Using homework as a countable noun grates with me.  I'm sure there's an element of me railing against new usages, but the uncountable status of homework is well-attested in dictionaries.  Here's the Cambridge dictionary's guide to countable and uncountable nouns, where they explicitly use homework as one of the examples of a uncountable noun:

Other common uncountable nouns include: accommodation, baggage, homework, knowledge, money, permission, research, traffic, travel.

These nouns are not used with a/an or numbers and are not used in the plural.

In my quick internet search, there seemed complete consensus on this from a whole range of sources.   

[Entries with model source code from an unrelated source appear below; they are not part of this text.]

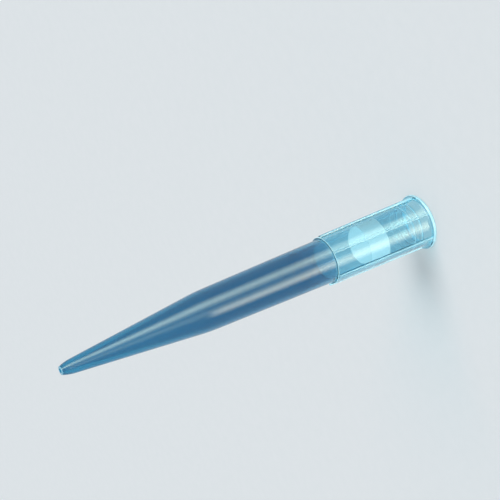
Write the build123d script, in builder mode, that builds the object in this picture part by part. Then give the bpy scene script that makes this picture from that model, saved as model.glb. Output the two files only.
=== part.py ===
"""A 1000 microlitre filter pipette tip, standing on its flange with its nose up.

Two pieces: tip_body, one polypropylene moulding with a nose, a long cone, a barrel
and a ribbed collar that ends in a flange, and filter_plug, the porous plug pushed
into the collar's bore.  Lengths are in millimetres.

A tip that lies down can roll, so this one stands where it is steady: the flat end of
its flange is on Z = 0 and its axis is Z.  A profile point is (radius, height), and a
height is measured from the mouth of the flange.
"""

from build123d import *
import os

# ---- overall sizes ---------------------------------------------------------------
overall_length = 71.0
flange_diameter = 10.0

# The radii of the collar, the barrel and the bore follow from the flange's, one from
# the next.  A draft is the radius that a wall gains from its narrow end to its wide end.

# ---- flange ------------------------------------------------------------------------
flange_overhang = 0.675
flange_thickness = 0.70
flange_edge_round = 0.33
flange_flare_round = 0.42

# ---- collar and ribs, outside ------------------------------------------------------
collar_length = 20.3
collar_draft = 0.125
collar_step = 0.30
collar_edge_round = 0.08
rib_count = 6
rib_width = 0.50
rib_height = 0.35
rib_draft = 0.24
rib_root_depth = 0.25
rib_edge_round = 0.08

# ---- barrel, cone and nose, outside ------------------------------------------------
barrel_draft = 0.36
shoulder_round = 40.0
cone_length = 24.0
nose_length = 2.2
nose_diameter = 2.50
nose_end_diameter = 1.45
nose_edge_round = 0.10

# ---- bore, from the plug to the nose -----------------------------------------------
barrel_wall = 0.55
cone_wall = 0.56
bore_blend_round = 30.0
orifice_diameter = 0.80
orifice_land = 1.50

# ---- socket for the pipette's nozzle -------------------------------------------------
collar_wall = 0.325
mouth_depth = 1.3
mouth_flare = 0.30
mouth_edge_round = 0.12
socket_depth = 4.8
socket_draft = 0.10
socket_step = 0.06
socket_step_length = 0.45
lip_height = 0.08
lip_width = 0.36
lip_crest = 0.12
inner_lip_gap = 0.35
outer_lip_gap = 1.85
groove_gap = 1.20
groove_width = 0.30
groove_cut = 0.05

# ---- plug and its seat ----------------------------------------------------------------
plug_depth = 9.2
plug_length = 4.0
plug_edge_chamfer = 0.12
plug_clearance = 0.02
seat_shelf = 0.10
seat_inset = 0.28

# ---- heights that follow ----------------------------------------------------------------
nose_foot = overall_length - nose_length
shoulder = nose_foot - cone_length
plug_far_end = plug_depth + plug_length
socket_wall_end = socket_depth - socket_step_length

# ---- radii that follow ------------------------------------------------------------------
flange_radius = flange_diameter / 2
collar_wide_radius = flange_radius - flange_overhang
collar_radius = collar_wide_radius - collar_draft
rib_radius = collar_radius + rib_height
rib_wide_radius = rib_radius + rib_draft
barrel_wide_radius = collar_radius - collar_step
shoulder_radius = barrel_wide_radius - barrel_draft
socket_wide_radius = collar_wide_radius - collar_wall
socket_radius = socket_wide_radius - socket_draft
seal_radius = socket_radius - lip_height
mouth_radius = socket_wide_radius + mouth_flare
seat_radius = socket_radius - seat_inset
plug_radius = seat_radius - plug_clearance
orifice_radius = orifice_diameter / 2


def socket_wall(height):
    """Radius of the socket's tapered wall at this height."""
    share = (socket_wall_end - height) / (socket_wall_end - mouth_depth)
    return socket_radius + socket_draft * share


def lip_corners(gap):
    """Corners of a sealing lip, a low band with a straight crest, this far from the wall's end."""
    height = socket_wall_end - gap
    return [
        (socket_wall(height - lip_width / 2), height - lip_width / 2),
        (seal_radius, height - lip_crest / 2),
        (seal_radius, height + lip_crest / 2),
        (socket_wall(height + lip_width / 2), height + lip_width / 2),
    ]


# ---- one rib of the collar -----------------------------------------------------------------
with BuildPart() as rib:
    with BuildSketch(Plane.XZ):
        with BuildLine():
            Polyline(
                (collar_radius - rib_root_depth, collar_length),
                (rib_radius, collar_length),
                (rib_wide_radius, flange_thickness),
                (collar_wide_radius - rib_root_depth, flange_thickness),
                close=True,
            )
        make_face()
    extrude(amount=rib_width / 2, both=True)
    fillet(rib.faces().sort_by(Axis.X)[-1].edges(), radius=rib_edge_round)

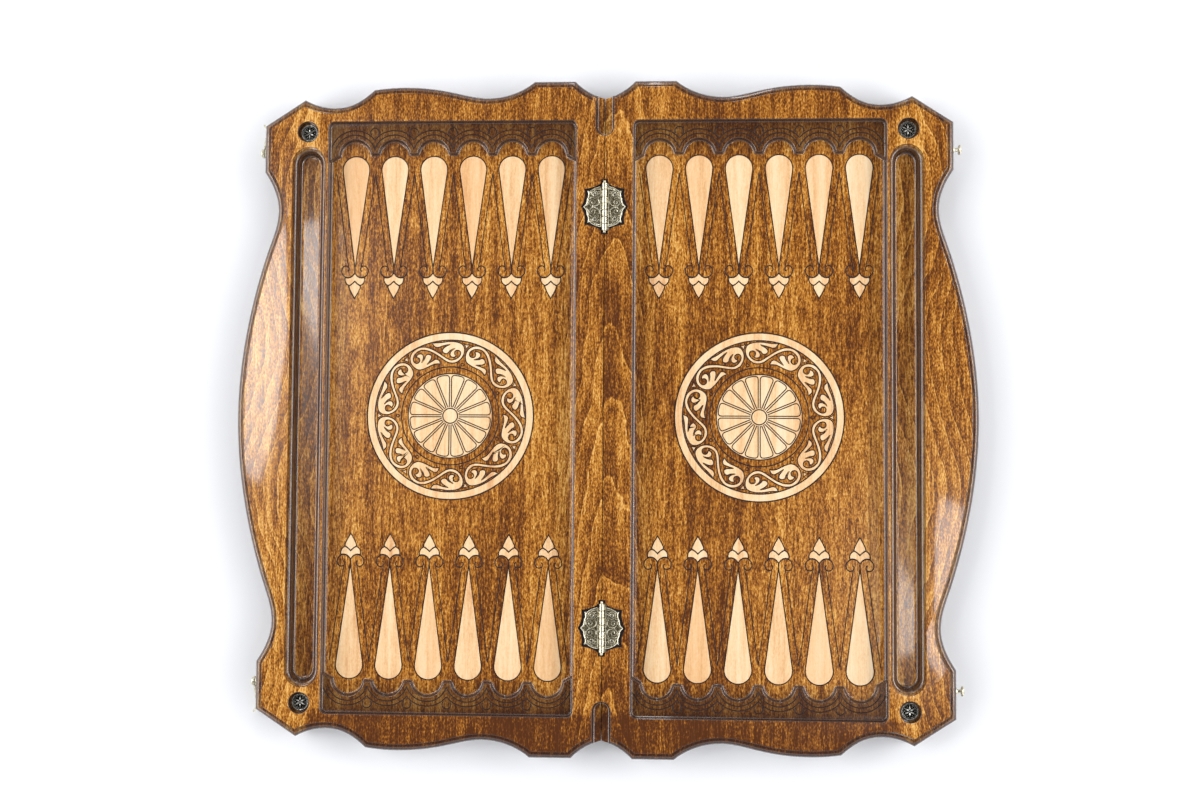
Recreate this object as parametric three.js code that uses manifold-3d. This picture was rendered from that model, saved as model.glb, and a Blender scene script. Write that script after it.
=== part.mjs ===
// Folding backgammon board, open and face up. Two mirror-image wooden halves are joined
// along the centre line by a pair of box hinges. Each half has a sunk playing field with an
// arcade at both ends, twelve inlaid points and a round inlay, and a storage trough.
// Hooks on the left edge close over studs on the right edge when the board is folded.
// Millimetres, +Z up, origin on the underside at the centre of the open board.
import * as THREE from 'three';
import { mergeVertices } from 'three/addons/utils/BufferGeometryUtils.js';
import Module from 'manifold-3d';

const wasm = await Module();
wasm.setup();

// --- Driving dimensions -------------------------------------------------------------------
const BOARD_T = 28; // thickness of one half
const HALF_X = 305.4; // centre line to the widest place of the outer edge
const HALF_Y = 279; // centre to the flat heads beside the seam
const SEAM = 0.3; // each half stops this far from the centre line
const FLAT_X = 286; // the straight outer edge that carries the latches
const MOULD_W = 4.6; // width of the rounded edge moulding
const MOULD_H = 4.2; // height of the rounded edge moulding
const STEP_W = 5.6; // inset of the raised top panel from the edge
const STEP_H = 1.2; // height of the raised top panel
const FIT = 0.15; // gap all round a piece that is let into wood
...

Oh well, here's a recent picture of me reacting to these kind of usages:

grandpa simpson old man yells at cloud - Imgflip 

 

Wednesday, 3 September 2025

Summer projects

 It is getting near the end of the summer holidays.  Literally at the end for school kids with mine going back today and tomorrow, while university undergraduates have a couple more weeks to go before they are back in classes.  

There is no automatic summer holiday for university-based academics in the UK, though summer is, for many of us, the easiest time to take the bulk of our annual leave allowance.  It is not just research and community/admin activities that carry on in summer - there is teaching too.  In particular the standard UK MSc programme lasts for a full 12-month long year with the summer months being taken up doing a final project.  

I have been (co-)supervising  4 projects in nuclear physics and quantum computing, and I've been pleased to get two of the projects to get involved in providing some sample results for a paper for a conference proceeding that gives a summary of some methods for determining eigenstates and eigenvalues on a quantum computer.  This means that two of my MSc project students are now co-authors on a publication with me.  I'm not sure when the paper will appear in the official conference proceedings, but I've stuck it up on the University repository so that it is available to anyone to read.  May I present ... 

Quantum Computing for Nuclear Structure”, Paul Stevenson, Chandan Sarma, Robbie Giles, Lloyd LaRonde, and Bhoomika Maheshwari, submitted to proceedings of 17th International Conference of Nuclear Structure Properties (NSP2025), Sivas, Türkiye (2025)  

Monday, 4 August 2025

Holiday in Oberstdorf

 I am on holiday for the week in Oberstdorf, Germany.  It's a mountain resort in the very far south of the country and we are here because there is a short track speed skating summer camp which one of my kids is attending.  I am here with him, and two of my other children, trying to keep everyone entertained while doing all the training activities for my 8yo.

It's very pretty here.  The town is in a valley between mountains.  There is a cable car up to the peaks, though we have stayed down in the town where the ice rink is, as we are not really here to (or equipped to) go hiking.